* BEGIN *

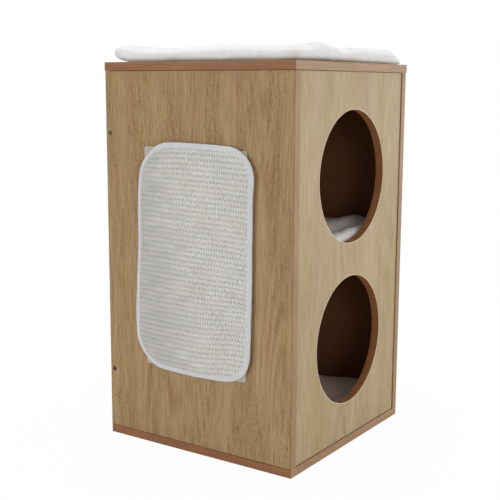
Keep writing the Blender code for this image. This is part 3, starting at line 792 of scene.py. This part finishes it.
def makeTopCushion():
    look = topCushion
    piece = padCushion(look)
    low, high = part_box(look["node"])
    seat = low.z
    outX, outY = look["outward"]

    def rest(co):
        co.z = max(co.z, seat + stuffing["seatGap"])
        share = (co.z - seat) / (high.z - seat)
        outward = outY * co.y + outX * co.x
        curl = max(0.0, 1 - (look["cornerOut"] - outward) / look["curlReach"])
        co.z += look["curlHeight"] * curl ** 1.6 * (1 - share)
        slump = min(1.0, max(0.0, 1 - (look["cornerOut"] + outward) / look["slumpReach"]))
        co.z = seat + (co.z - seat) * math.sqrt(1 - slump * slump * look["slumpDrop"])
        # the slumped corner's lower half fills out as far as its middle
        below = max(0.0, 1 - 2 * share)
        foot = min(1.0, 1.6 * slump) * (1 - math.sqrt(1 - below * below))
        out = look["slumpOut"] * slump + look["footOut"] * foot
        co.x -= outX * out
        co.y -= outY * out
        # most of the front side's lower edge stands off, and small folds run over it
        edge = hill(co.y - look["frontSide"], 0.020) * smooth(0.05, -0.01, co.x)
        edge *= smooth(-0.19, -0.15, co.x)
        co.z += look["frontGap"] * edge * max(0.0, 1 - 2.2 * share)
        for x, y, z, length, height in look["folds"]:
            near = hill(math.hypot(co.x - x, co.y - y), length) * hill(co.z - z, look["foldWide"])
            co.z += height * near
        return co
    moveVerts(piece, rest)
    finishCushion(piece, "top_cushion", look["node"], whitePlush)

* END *

• WRITTEN INSTRUCTION
Recopy the whole listing exactly.

• OUTPUT BELOW
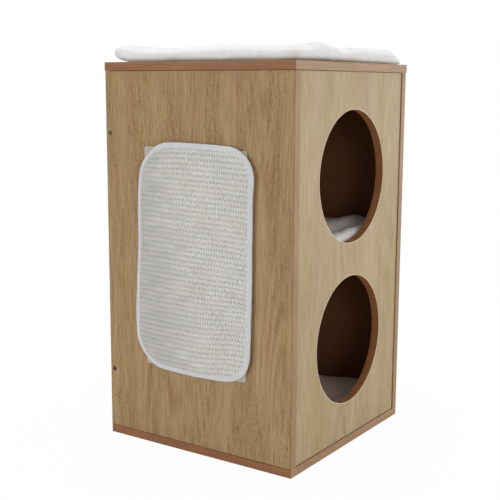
Keep writing the Blender code for this image. This is part 3, starting at line 792 of scene.py. This part finishes it.
def makeTopCushion():
    look = topCushion
    piece = padCushion(look)
    low, high = part_box(look["node"])
    seat = low.z
    outX, outY = look["outward"]

    def rest(co):
        co.z = max(co.z, seat + stuffing["seatGap"])
        share = (co.z - seat) / (high.z - seat)
        outward = outY * co.y + outX * co.x
        curl = max(0.0, 1 - (look["cornerOut"] - outward) / look["curlReach"])
        co.z += look["curlHeight"] * curl ** 1.6 * (1 - share)
        slump = min(1.0, max(0.0, 1 - (look["cornerOut"] + outward) / look["slumpReach"]))
        co.z = seat + (co.z - seat) * math.sqrt(1 - slump * slump * look["slumpDrop"])
        # the slumped corner's lower half fills out as far as its middle
        below = max(0.0, 1 - 2 * share)
        foot = min(1.0, 1.6 * slump) * (1 - math.sqrt(1 - below * below))
        out = look["slumpOut"] * slump + look["footOut"] * foot
        co.x -= outX * out
        co.y -= outY * out
        # most of the front side's lower edge stands off, and small folds run over it
        edge = hill(co.y - look["frontSide"], 0.020) * smooth(0.05, -0.01, co.x)
        edge *= smooth(-0.19, -0.15, co.x)
        co.z += look["frontGap"] * edge * max(0.0, 1 - 2.2 * share)
        for x, y, z, length, height in look["folds"]:
            near = hill(math.hypot(co.x - x, co.y - y), length) * hill(co.z - z, look["foldWide"])
            co.z += height * near
        return co
    moveVerts(piece, rest)
    finishCushion(piece, "top_cushion", look["node"], whitePlush)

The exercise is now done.